A well-performing virtual team makes effective use of a wide range of collaboration tools. After the various forms of communication discussed in my last post, any self-respecting virtual project team must have access to a decent desktop sharing tool. In the past few years, the options and quality available here have grown significantly. To work well for a virtual team, your desktop sharing tool should have most (ideally, all) of these key features:
- Fast and simple process to get connected to a session (< 5-10 secs)
- Share with up to 10 people with no performance impact
- Connect people across firewalls
- Integrated whiteboard for brainstorming and note-taking
- Snapshots and mark-up the resulting image
- Save mark-ups in a standard file format for distribution to others
- Lightweight client-side component that installs quickly and simply
- Fast and simple switch between desktops being shared
- Integrates with a mainstream IM client (or at least has its own built-in)

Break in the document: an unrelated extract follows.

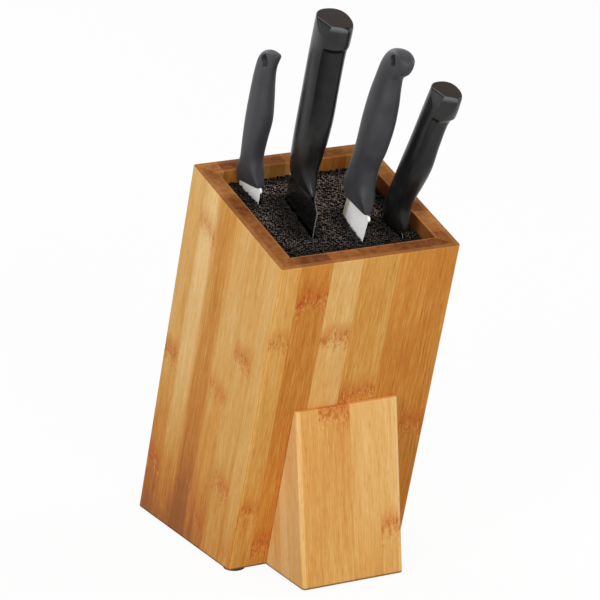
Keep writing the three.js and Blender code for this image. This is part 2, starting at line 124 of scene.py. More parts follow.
class Shader:
    """A material, or the world, whose nodes are written as expressions. Colours are given as 0 to 255."""

    def __init__(self, name, library="materials", end="ShaderNodeOutputMaterial"):
        self.owner = getattr(bpy.data, library).new(name)
        self.owner.use_nodes = True
        self.nodes = self.owner.node_tree.nodes
        self.links = self.owner.node_tree.links
        self.nodes.clear()
        self.output = self.nodes.new(end)
        self.place = self.node("ShaderNodeTexCoord", output="Object")

    def node(self, kind, settings=None, *values, output=0, **named):
        """Adds a node with its settings, and the values or links of its sockets, in order or by name."""
        made = self.nodes.new(kind)
        for key, value in (settings or {}).items():
            if key == "stops":
                ramp = made.color_ramp.elements
                while len(ramp) < len(value):
                    ramp.new(0.5)
                for stop, (place, colour) in zip(ramp, value):
                    stop.position = place
                    stop.color = (*screen_colour(colour), 1)
            else:
                setattr(made, key, value)
        filled = list(zip([socket for socket in made.inputs if socket.enabled], values))
        filled += [(made.inputs[key], value) for key, value in named.items()]
        for socket, value in filled:
            if isinstance(value, Value):
                self.links.new(value.socket, socket)
            elif isinstance(value, tuple) and socket.type == "RGBA":
                socket.default_value = (*screen_colour(value), 1)
            else:
                socket.default_value = value
        outputs = [socket for socket in made.outputs if socket.enabled]
        chosen = outputs[output] if isinstance(output, int) else made.outputs[output]
        return Value(self, chosen)

    def mix(self, share, first, second):
        settings = {"data_type": "RGBA", "blend_type": "MIX", "clamp_factor": True}
        return self.node("ShaderNodeMix", settings, share, first, second)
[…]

- Has a list of who is in the session
- Has a hands-up queue for managing questions in larger groups
- Is secure (encrypted stream)
- Can share more then one person’s desktop at the same time
Of course, none of the tools available today have all of these features, so you must make tradeoffs for your particular situation.
For this post I will not talk about the large providers of desktop sharing that charge for their service, such as Microsoft Live Meeting, WebEx, and GoToMeeting. I will instead discuss some recent experience I’ve had with a few of the free desktop sharing applications I have found. If you have had some experience with a tool you like, please comment on this post. I’d very much like to hear what you have found useful.
Note: I have included a comment about Linux compatibility, as this is a platform used by many of my colleagues and thus important for my particular collaboration needs. Since Microsoft Windows is the primary desktop used by most, this probably will not be an issue for you. However, I’ve found that although most of my colleagues do have access to a Windows PC, all it takes is one ‘purist’ on Linux who can’t contribute during a meeting to have the effectiveness of the session drop dramatically.
This is Microsoft’s answer to NetMeeting-through-firewalls, but without the voice or instant messaging. It is relatively easy to connect to another Windows user (but not perfect as I’ve had problems connecting with some people);
Pros: Has the usual Microsoft polish, so it is easy to use and attractive; up to 15 people can share;
Cons: No whiteboard; Does not work with Linux (no surprise here)
This is a very nicely done tool that integrates a free phone conferencing service and whiteboard along with a desktop sharing engine. The service provides persistent storage of session data so that your team can come back and update the contents. Unfortunately, it does not work on the Linux platform (at least not natively).
Pros: Excellent whiteboard for multi-user collaboration (one of the better ones I’ve used); Persistent content
Cons: Does not work with Linux.
Yes, Skype includes a very simple desktop sharing feature to compliment its rather impressive voice and video sharing. The feature appears to be implemented as a compressed video stream and is sent in place of a video channel.
Pros: Very easy to start a desktop sharing session once you find with switch (call > “share your screen” > “share full screen”); Fast to share, once you have the Skype connection established;
Cons: Works only between two people; Does not work with Linux (yet?); You cannot take control of a shared desktop, so remote support is not as easy; The compressed video stream has poor resolution, making it difficult for someone on a small screen to read text on another PC.
Although somewhat complex in its installation and usage, this is a very nice tool for small team collaboration. I really like the on-screen mark-up (they call it a whiteboard, but it isn’t really) where you can draw over anything on your screen. It handles up to 10 participants.
Pros: Attractive; interesting features; excellent fidelity of desktop image.
Cons: Does not work on Linux (Windows and Mac only); screen sharing starts immediately unless you configure it otherwise; there is no obvious indication you are sharing your screen.
These are not necessarily the best nor the only desktop sharing solutions available…just the ones I’ve come across lately or have had some experience with. In fact, desktop sharing appears to be quite a hot area now with products popping up all over the place. Some other names to check out: yugma.com, teamviewer.com, and yuuguu.com. I’ve not had a chance to play with these, but they look interesting.
If your virtual team does not make use of the desktop sharing tool, I would love to hear from you why not. Being able to share desktops in a virtual meeting is a must-have for all project teams.